None of this is intellectually interesting. All of it is necessary. And across the industry, it consumes a staggering fraction of engineering time — in many organizations, more than the implementation work it surrounds.
This is not because developers are inefficient. It is because interoperability is genuinely hard, and the attempts to solve it at the level of standards have always been incomplete.
Why the Coordinated Solution Never Fully Worked
The history of technology is littered with attempts to achieve fungibility through standardization. USB was supposed to replace a dozen connector types. Bluetooth was supposed to make wireless devices speak a common language. REST was supposed to make APIs interoperable. OAuth was supposed to make authentication universal. SQL was supposed to make data portable between databases.
These efforts are genuine achievements. They made large categories of integration possible that hadn't been before. But they share a common failure mode: they work well within their domain and break down at the edges, where systems built on different assumptions need to communicate.

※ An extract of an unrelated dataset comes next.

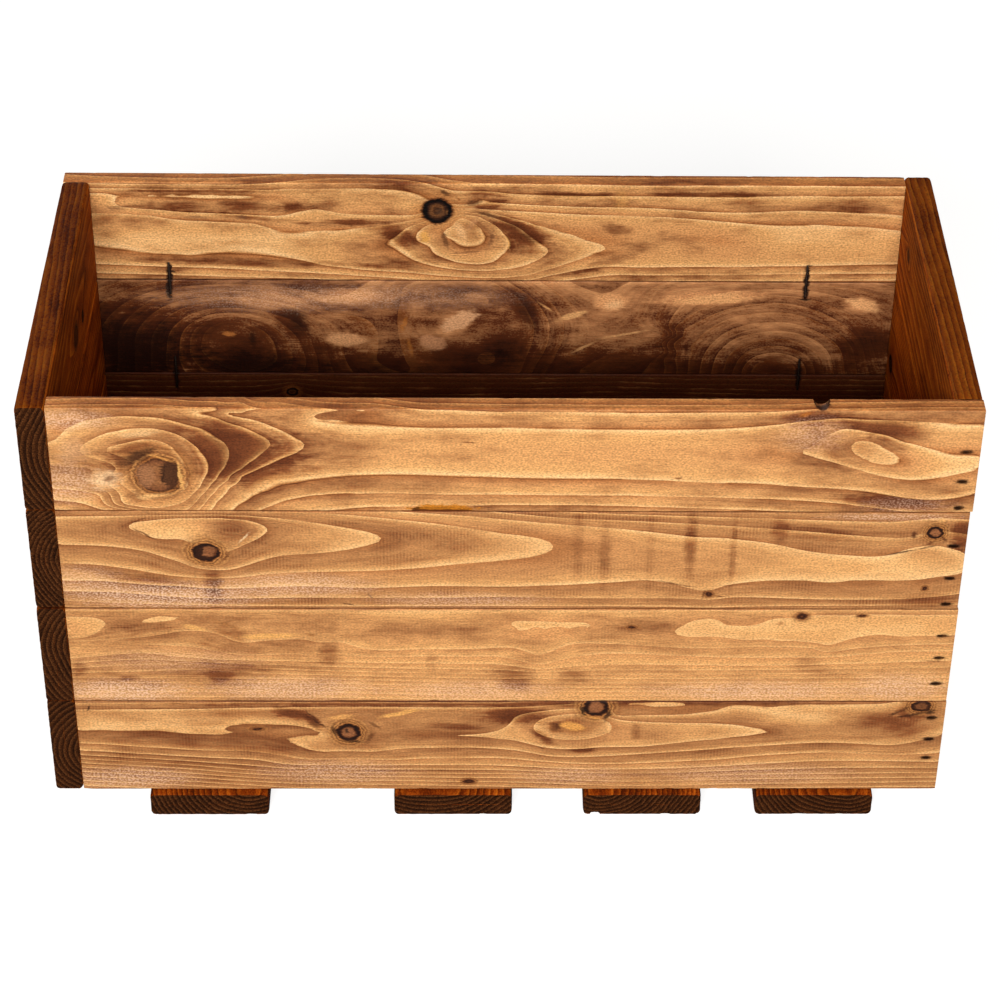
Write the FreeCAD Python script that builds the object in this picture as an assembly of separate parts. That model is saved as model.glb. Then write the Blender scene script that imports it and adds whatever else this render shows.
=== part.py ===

Standards require coordination — political as much as technical. They require the relevant parties to agree on a common shape before they build, which means they always lag behind innovation, always involve compromise, and always leave the most interesting edge cases unspecified. Every standard creates a new class of non-standard things that the standard doesn't cover.

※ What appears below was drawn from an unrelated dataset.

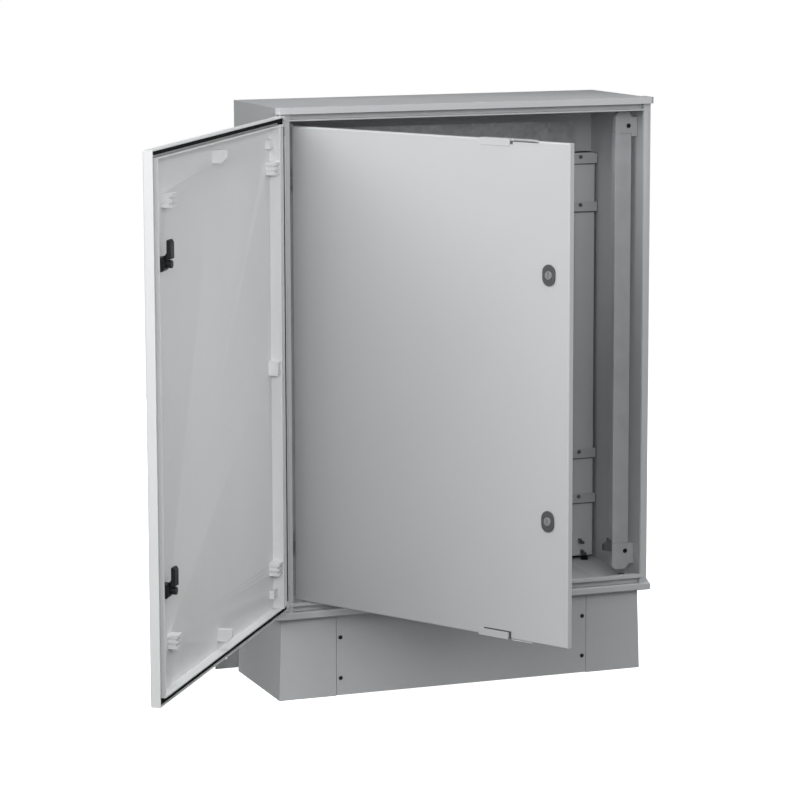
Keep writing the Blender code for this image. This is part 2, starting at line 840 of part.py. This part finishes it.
def escutcheon(name, place, face):
    """An oval plate round a key insert, in front of a door's face."""
    outline = rounded_slot(place, 0.0145, 0.0205)
    plate = extrude(name, outline, "Y", behind(face - GAP - 0.0035), behind(face - GAP), DARK_PLASTIC)
    shade_round(plate)
    hole = KEY_RADIUS + 0.0004
    cut(plate, lathe_along_y("bore", place, ((face - 0.02, hole), (face + 0.01, hole)), count=24))
    return plate


def spindle(name, place, face, end):
    """The key insert and its shaft, from ahead of the face to the cam."""
    profile = (
        (face - 0.0048, KEY_RADIUS - 0.001),
        (face - 0.0040, KEY_RADIUS),
        (face - GAP, KEY_RADIUS),
        (face - GAP, SPINDLE_RADIUS),
        (end, SPINDLE_RADIUS),
    )
    made = lathe_along_y(name, place, profile, LIGHT_PLASTIC)
    slot = box(
        "key_slot",
        (place[0] - 0.0012, place[0] + 0.0012),
        (face - 0.01, face - 0.0028),
        (place[1] - 0.006, place[1] + 0.006),
    )
    cut(made, slot)
    shade_round(made)
    return made


def cam(name, place):
    """An inner door's quarter-turn cam: a round hub, and a lever that points up when unlocked."""
    x, z = place
    near, far = INNER_CAM_DEPTH
    made = extrude(name, circle(place, 0.009), "Y", behind(near), behind(far), STEEL)
    wide, tip = INNER_CAM_HALF, z + INNER_CAM_LONG
    lever = [
        (x - wide, z),
        (x + wide, z),
        (x + wide, tip - 0.005),
        (x + wide - 0.004, tip),
        (x - wide + 0.003, tip),
        (x - wide, tip - 0.003),
    ]
    inset = 0.0004
    unite(made, extrude("lever", lever, "Y", behind(near + inset), behind(far - inset)))
    return made


def inner_door_panel():
    """A flat panel with narrow edges folded back."""

    def ring(inset, depth):
        return upright_rectangle(
            INNER_LEFT + inset, INNER_RIGHT - inset, INNER_LOW + inset, INNER_HIGH - inset, depth
        )

    back = INNER_FRONT + INNER_THICK
    panel = ring_stack(
        [
            ring(0.002, INNER_FRONT),
            ring(0, INNER_FRONT + 0.002),
            ring(0, back),
            ring(INNER_SKIN, back),
            ring(INNER_SKIN, INNER_FRONT + INNER_SKIN),
        ]
    )
    door = add_object("inner_door_panel", panel, POLYESTER)
    for z in INNER_LOCK_Z.values():
        place = (INNER_LOCK_X, z)
        cut(door, lathe_along_y("lock_hole", place, ((0.01, 0.0065), (0.03, 0.0065)), count=24))
    return door


def inner_clip(name, side):
    """A clip over the upper or lower edge of the inner door."""
    edge = INNER_HIGH if side > 0 else INNER_LOW
    left = 0.130
    front, back = INNER_FRONT, INNER_FRONT + INNER_THICK
    z_face = sorted((edge - side * 0.012, edge + side * 0.0018))
    z_top = sorted((edge + side * GAP, edge + side * 0.0018))
    clip = box(name, (left, left + 0.072), (front - 0.0018, front - GAP), z_face, LIGHT_PLASTIC)
    unite(clip, box("web", (left, left + 0.072), (front - 0.001, back), z_top))
    unite(clip, box("tail", (left + 0.080, left + 0.130), (front - 0.001, back), z_top))
    unite(clip, box("link", (left + 0.060, left + 0.100), (front + 0.006, back), z_top))
    return clip


def inner_hinge_bracket(name, low):
    """A bracket on the left upright: plate, arm and the knuckle of the lower half."""
    x, depth = INNER_PIVOT
    high = low + BRACKET_TALL
    bracket = post_between(name, INNER_PIVOT, 0.0055, low, high, SHEET_STEEL, count=24)
    foot = UPRIGHT_FRONT - GAP
    unite(bracket, box("arm", (x - 0.028, x), (depth + 0.001, foot), (low, high)))
    cut(bracket, post_between("bore", INNER_PIVOT, 0.0028, low - 0.01, high + 0.01, count=16))
    return bracket


def inner_hinge_leaf(name, low):
    """The door's half of an inner hinge, which sits above the bracket's knuckle."""
    x, depth = INNER_PIVOT
    high = low + BRACKET_TALL
    leaf = post_between(name, INNER_PIVOT, 0.0050, low, high, SHEET_STEEL, count=24)
    back = INNER_FRONT + INNER_THICK
    unite(leaf, box("arm", (x + 0.001, INNER_LEFT + 0.030), (back + GAP, back + 0.0033), (low, high)))
    unite(leaf, box("root", (x, x + 0.008), (back + GAP, depth), (low, high)))
    cut(leaf, post_between("bore", INNER_PIVOT, 0.0028, low - 0.01, high + 0.01, count=16))
    return leaf


def build_cabinet():
    cabinet_body()
    plinth_frame()
    plinth_front_panel()
    for number, place in enumerate(panel_screw_places(), 1):
        screw(f"plinth_screw_{number}", place, PLINTH_FRONT - GAP, 0.0045, 0.002, 0.013)
    for number, place in enumerate(bolt_places(), 1):
        body_bolt(f"body_bolt_{number}", place)
    rear_bracket("rear_bracket_left", -1)
    rear_bracket("rear_bracket_right", 1)
    cable_entry_plate()
    for number, z in enumerate(RAIL_Z, 1):
        mounting_rail(f"mounting_rail_{number}", z)
    rear_panel()
    mounting_plate()
    plate_screws = [(side * PLATE_SCREW_X, z) for side in (-1, 1) for z in (RAIL_Z[0], RAIL_Z[-1])]
    for number, place in enumerate(plate_screws, 1):
        plate_screw(f"plate_screw_{number}", place)
    for word, side in (("left", -1), ("right", 1)):
        upright(f"upright_{word}", side)
        upright_block(f"upright_block_top_{word}", side, 1.1258, 1.170, "top")
        upright_block(f"upright_block_bottom_{word}", side, 0.209, 0.2642, "bottom")


def build_hinges():
    for word, low in MAIN_HINGE_Z.items():
        main_hinge(f"main_hinge_{word}", low)
        high = low + KNUCKLE_TALL
        hinge_pin(f"main_hinge_pin_{word}", MAIN_PIVOT, PIN_RADIUS, low - 0.018, high + 0.010)
    for word, low in INNER_HINGE_Z.items():
        inner_hinge_bracket(f"inner_hinge_bracket_{word}", low)
        high = low + 2 * BRACKET_TALL + GAP
        hinge_pin(f"inner_hinge_pin_{word}", INNER_PIVOT, 0.0025, low - 0.002, high + 0.002)


def build_main_door():
    empty = pivot_empty("main_door_axis", MAIN_PIVOT)
    parts = [main_door_shell(), door_gasket()]
    for word, z in MAIN_LOCK_Z.items():
        place = (MAIN_LOCK_X, z)
        parts.append(latch_base(f"latch_base_{word}", z))
        parts.append(escutcheon(f"main_escutcheon_{word}", place, SKIN_DEPTH))
        turning = [
            spindle(f"main_spindle_{word}", place, SKIN_DEPTH, MAIN_SPINDLE_END),
            latch_lever(f"main_cam_{word}", z),
        ]
        for part in turning:
            move_origin(part, (place[0], behind(SKIN_DEPTH), z))
        parts += turning
    for part in parts:
        hang(part, empty)
    empty.rotation_euler.z = -MAIN_OPEN


def build_inner_door():
    empty = pivot_empty("inner_door_axis", INNER_PIVOT)
    parts = [inner_door_panel(), inner_clip("inner_clip_top", 1), inner_clip("inner_clip_bottom", -1)]
    for word, low in INNER_HINGE_Z.items():
        parts.append(inner_hinge_leaf(f"inner_hinge_leaf_{word}", low + BRACKET_TALL + GAP))
    for word, z in INNER_LOCK_Z.items():
        place = (INNER_LOCK_X, z)
        parts.append(escutcheon(f"inner_escutcheon_{word}", place, INNER_FRONT))
        turning = [
            spindle(f"inner_spindle_{word}", place, INNER_FRONT, INNER_SPINDLE_END),
            cam(f"inner_cam_{word}", place),
        ]
        for part in turning:
            move_origin(part, (place[0], behind(INNER_FRONT), z))
        parts += turning
    for part in parts:
        hang(part, empty)
    empty.rotation_euler.z = -INNER_OPEN


def main():
    clear_scene()
    build_cabinet()
    build_hinges()
    build_main_door()
    build_inner_door()


main()
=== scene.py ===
"""The looks of the switchboard cabinet: fine edges, fittings, finishes, light and camera."""

import json
from math import cos, pi, radians, sin

import bmesh
import bpy
from mathutils import Matrix, Vector


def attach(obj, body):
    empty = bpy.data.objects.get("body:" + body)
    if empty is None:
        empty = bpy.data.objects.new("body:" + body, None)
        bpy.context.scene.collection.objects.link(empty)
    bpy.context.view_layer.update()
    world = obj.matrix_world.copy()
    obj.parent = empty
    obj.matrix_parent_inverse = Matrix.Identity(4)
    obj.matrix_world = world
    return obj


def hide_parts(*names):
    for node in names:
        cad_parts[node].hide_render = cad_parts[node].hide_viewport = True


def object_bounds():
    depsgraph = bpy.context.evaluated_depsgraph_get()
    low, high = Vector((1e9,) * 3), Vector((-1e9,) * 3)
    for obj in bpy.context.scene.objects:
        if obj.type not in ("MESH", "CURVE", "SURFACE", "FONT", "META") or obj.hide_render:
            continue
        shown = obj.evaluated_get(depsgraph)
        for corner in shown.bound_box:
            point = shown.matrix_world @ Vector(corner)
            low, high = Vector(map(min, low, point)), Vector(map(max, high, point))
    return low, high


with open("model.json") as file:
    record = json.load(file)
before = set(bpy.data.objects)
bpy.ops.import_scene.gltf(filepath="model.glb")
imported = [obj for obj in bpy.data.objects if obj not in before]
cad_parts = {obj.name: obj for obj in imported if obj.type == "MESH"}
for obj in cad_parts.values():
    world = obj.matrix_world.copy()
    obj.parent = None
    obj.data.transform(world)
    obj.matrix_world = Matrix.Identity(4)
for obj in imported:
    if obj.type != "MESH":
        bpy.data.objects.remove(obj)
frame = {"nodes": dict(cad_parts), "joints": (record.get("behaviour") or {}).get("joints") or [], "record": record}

CAD_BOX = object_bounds()
NODES = frame["nodes"]
JOINTS = {joint["name"]: joint for joint in frame["joints"]}
SLOTS = {part["node"]: part["material_slot"] for part in frame["record"]["subparts"]}
BODY_OF = {
    node: body
    for body, members in frame["record"]["behaviour"]["bodies"].items()
    for node in members
}

# How far the inner door stands from shut, and how wide each material's rounded edges are.
INNER_OPEN = radians(-JOINTS["inner_door_hinge"]["range_deg"][0])
EDGES = {
    "polyester": 0.0012,
    "sheet_steel": 0.0005,
    "dark_plastic": 0.0008,
    "light_plastic": 0.0012,
    "gasket_rubber": 0.002,
    "hardware_steel": 0.0003,
}
SHARP_FROM = radians(32)
SMOOTH_WITHIN = radians(35)
FLAT_WITHIN = radians(0.4)
SAME_POINT = 1e-6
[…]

The result is a world where the major connection patterns are standardized and everything else requires custom work. And in practice, "everything else" is most of what organizations actually need.
The fundamental problem with standards as a solution to interoperability is that they solve the problem in advance, by forcing things into a common shape. But the things that need to connect are built by different people, at different times, with different assumptions. The common shape is always approximate. The gaps are always real.

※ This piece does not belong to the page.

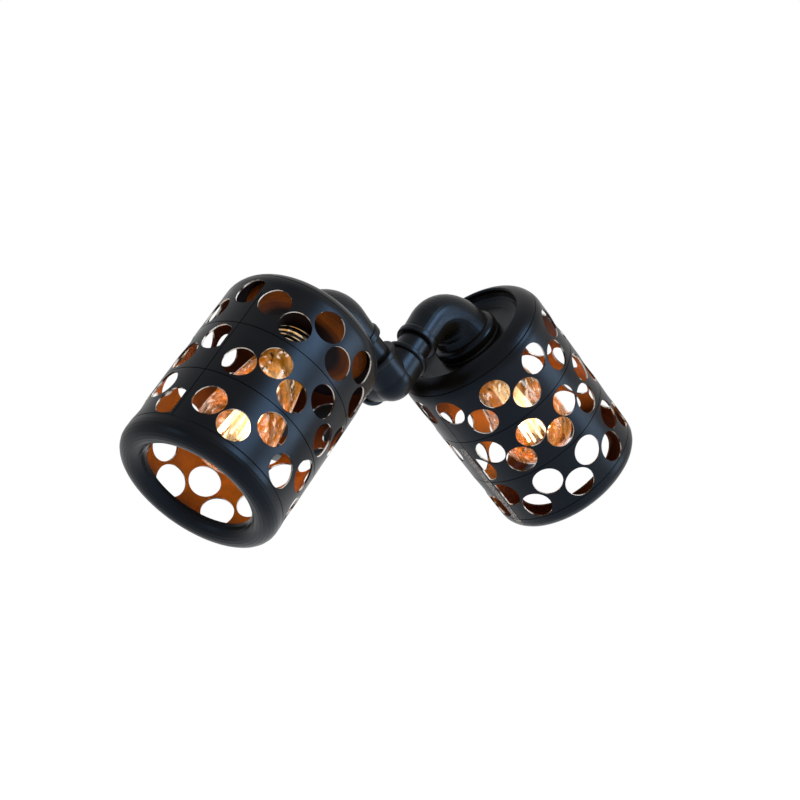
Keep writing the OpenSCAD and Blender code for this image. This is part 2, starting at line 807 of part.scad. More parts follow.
module bulb_glass(side) {
    swell = 12;
    neck_start = bulb_base_end - 6;
    swell_zs = [for (i = [0:swell - 1]) bulb_base_end + (bulb_mid - bulb_base_end) * i / swell];
    outer = concat(
        [[bulb_neck_r, neck_start]],
        [for (z = swell_zs) [glass_radius(z), z]],
        arc(0, bulb_mid, bulb_r, 0, 90, 12));
    inner = concat(
        arc(0, bulb_mid, bulb_r - bulb_wall, 90, 0, 12),
        [for (i = [swell - 1:-1:0]) [glass_radius(swell_zs[i]) - bulb_wall, swell_zs[i]]],
        [[bulb_neck_r - bulb_wall, neck_start]]);
    color(GLASS)
        on_shade(side)
            rotate_extrude()
                polygon(concat(outer, inner));
}

// Glass stem with the light-emitting sticks round it
module bulb_filament(side) {
    foot_r = bulb_neck_r - bulb_wall - 0.1;
    plate = 0.8;
    color(BRASS)
        on_shade(side) {
            rod(foot_r, bulb_base_end - 2, bulb_base_end);
            rod(3.5, bulb_base_end - 1, filament_high);
            for (z = [filament_low, filament_high - plate])
                rod(filament_ring_r, z, z + plate);
            for (i = [0:filaments - 1])
                rotate([0, 0, 360 * i / filaments])
                    translate([filament_ring_r - 2 * filament_r, 0, 0])
                        rod(filament_r, filament_low + plate / 2, filament_high - plate / 2);
        }
}

wall_gasket();
mounting_bracket();
ground_screw();
canopy_studs();
canopy_cap_nuts();
wall_canopy();
pipe_grommet();
wall_pipe();
pipe_locknuts();
centre_fitting();
arm_nipple(LEFT);  // left_arm_nipple
elbow(LEFT);  // left_elbow
set_screw(LEFT);  // left_set_screw
stem_tube(LEFT);  // left_stem_tube
hub_gasket(LEFT);  // left_hub_gasket
shade_cap(LEFT);  // left_shade_cap
shade_body(LEFT);  // left_shade_body
shade_ring(LEFT);  // left_shade_ring
washer(LEFT);  // left_washer
stem_nut(LEFT);  // left_stem_nut
holder_cap(LEFT);  // left_holder_cap
lamp_holder(LEFT);  // left_lamp_holder
screw_shell(LEFT);  // left_screw_shell
centre_contact(LEFT);  // left_centre_contact
bulb_base(LEFT);  // left_bulb_base
bulb_glass(LEFT);  // left_bulb_glass
bulb_filament(LEFT);  // left_bulb_filament
arm_nipple(RIGHT);  // right_arm_nipple
elbow(RIGHT);  // right_elbow
set_screw(RIGHT);  // right_set_screw
stem_tube(RIGHT);  // right_stem_tube
hub_gasket(RIGHT);  // right_hub_gasket
shade_cap(RIGHT);  // right_shade_cap
shade_body(RIGHT);  // right_shade_body
shade_ring(RIGHT);  // right_shade_ring
washer(RIGHT);  // right_washer
stem_nut(RIGHT);  // right_stem_nut
holder_cap(RIGHT);  // right_holder_cap
lamp_holder(RIGHT);  // right_lamp_holder
screw_shell(RIGHT);  // right_screw_shell
centre_contact(RIGHT);  // right_centre_contact
bulb_base(RIGHT);  // right_bulb_base
bulb_glass(RIGHT);  // right_bulb_glass
bulb_filament(RIGHT);  // right_bulb_filament
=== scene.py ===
import json
import math

import bmesh
import bpy
from mathutils import Matrix, Vector


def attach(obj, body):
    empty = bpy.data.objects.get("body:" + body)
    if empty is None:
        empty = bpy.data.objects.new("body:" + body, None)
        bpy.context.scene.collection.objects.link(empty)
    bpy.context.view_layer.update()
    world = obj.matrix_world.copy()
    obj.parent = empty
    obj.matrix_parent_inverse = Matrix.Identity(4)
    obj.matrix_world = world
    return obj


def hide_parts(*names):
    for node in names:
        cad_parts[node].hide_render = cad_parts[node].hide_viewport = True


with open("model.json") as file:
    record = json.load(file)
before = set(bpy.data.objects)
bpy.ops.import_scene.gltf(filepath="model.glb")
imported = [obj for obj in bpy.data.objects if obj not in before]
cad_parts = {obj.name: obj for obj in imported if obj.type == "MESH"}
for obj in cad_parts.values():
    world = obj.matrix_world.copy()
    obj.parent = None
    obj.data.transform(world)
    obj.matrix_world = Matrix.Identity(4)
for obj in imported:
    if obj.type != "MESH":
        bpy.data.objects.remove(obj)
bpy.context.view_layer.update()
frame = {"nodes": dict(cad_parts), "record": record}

bl_info = {
    "name": "Pipe wall sconce",
    "version": (1, 0, 0),
    "blender": (4, 5, 0),
    "location": "3D View > Sidebar > Sconce",
    "description": "Dresses the packed outdoor wall sconce and sets its stage",
    "category": "Object",
}

NODES = frame["nodes"]
SIDES = {"left": -1, "right": 1}
HALF = math.sqrt(0.5)
PIVOT = frame["record"]["behaviour"]["joints"][0]["pos_m"]
WHITE = (1, 1, 1, 1)
# The black paint's sheen is bluer than its lamps
GLOSS_TINT = (0.34, 0.6, 1, 1)
# Place, width, watts and colour of each soft lamp of the studio
SOFTBOXES = {
    "front": ((1.3, -1.78, 0.05), 0.95, 26, (0.8, 0.92, 1)),
    "high": ((0.435, -1.877, 1.08), 0.95, 46, (0.8, 0.92, 1)),
    "side": ((-1.9, 0.1, 0.2), 0.8, 4, (1, 0.97, 0.92)),
}
FLOOR_HEIGHT = -0.75
# How strongly the room lights the lamp, where 1 is the white that the camera sees
ROOM_LIGHT = 0.45
BULB_WATTS = 0.45
BULB_LIGHT_RADIUS = 0.012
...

The Universal Translator Arrives
AI didn't solve the interoperability problem by creating a better standard. It solved it by making translation between representations cheap — most of the time, for many integration tasks, compared with hand-written glue.
This is a categorically different approach, and its implications are still being absorbed.
A standard requires agreement before the fact — both systems conform to the same shape, so they can connect. A translator requires nothing of either system — it reads one, understands it, and writes the other. The systems don't need to know each other exists. They don't need to have been designed with each other in mind. They just need to be comprehensible, and AI has made an enormous range of systems comprehensible to an AI that can then bridge them.
The practical consequence is something that would have seemed remarkable five years ago and now feels almost mundane: you can describe what you want to connect in plain language, and the connection gets built. You can type your food intake in a chat interface and have it appear as structured entries in a database. You can describe a transformation between two data formats and receive working code that performs it. You can connect an API you've never seen to a system you built yourself, without reading the full documentation, because the AI reads it for you and writes the glue.
The plumbing is not gone. But its cost has collapsed. What used to take a skilled developer days now often takes minutes. What used to require knowing both systems intimately now often starts from describing what you want.
What remains is everything standards never fixed either: proving correctness, handling security and access control, meeting latency and compliance constraints, and operating the result in production. AI shifts where the hours go; it does not erase the need for judgment when the stakes are real.
What Barter Actually Required
To understand what this means, it helps to think about what money replaced.
Barter requires what economists call a double coincidence of wants. To trade, you need to find someone who has what you want, wants what you have, is available at the same time and place, and agrees on the relative value. Every one of these conditions must be satisfied simultaneously. The search cost is enormous. The failure rate is high. Complex economic activity is nearly impossible.
Money breaks every one of these conditions. You sell what you have to anyone who wants it. You buy what you want from anyone who has it. The two transactions are decoupled in time, space, and counterparty. The double coincidence of wants dissolves into a single coincidence of wants, and the market becomes vastly more efficient.
AI is doing the same thing for knowledge work that money did for barter. Before AI, connecting two systems required a double coincidence of technical compatibility — the data had to be in the right format, the API had to speak the right protocol, the developer had to know both sides. AI breaks much of this condition for a large middle of integration work: if both sides can be described clearly enough, a bridge can be drafted quickly. The hard parts slide toward specification, verification, and operations — not toward memorizing field lists.
This is not an incremental improvement in developer productivity. It is a phase transition in what's possible — the same kind of transition that money represented relative to barter. Not faster barter. A different kind of economy.
The Next Bottleneck
Following the pattern from the previous post: every fungibility revolution solves the current bottleneck and reveals the next one.
Electricity solved distance for energy and revealed that information couldn't travel. The internet solved travel for information and revealed that systems couldn't interoperate. AI is solving interoperability and revealing... what?
The answer is probably intent. The remaining friction in knowledge work is not connecting systems — it's knowing what to connect them to do, and why. The cost of execution has collapsed. The cost of knowing what's worth executing has not. (The same bottleneck appears, in different clothing, when you ask what context an agent actually needs — most reasoning is more local than it looks.)
This connects back to an earlier post in this series on cognitive ability versus fluid intelligence. The engineers who built careers on knowing things — syntax, API surfaces, system internals — face the steepest substitution curve. The engineers who built careers on judgment — knowing which problem to solve, recognizing when a system is getting more complex than it needs to be, understanding what users actually want — find that their comparative advantage has never been larger.
The heaviest plumbing tax is largely gone for many tasks; the architecture still requires someone who understands what they're building and why.
Fungibility has always worked this way. It doesn't eliminate the need for human judgment. It eliminates the specific tax that was consuming judgment's time. And each time that tax is lifted, the judgment that was always underneath it becomes visible — and more valuable — than before.
That seems like the right place to end up.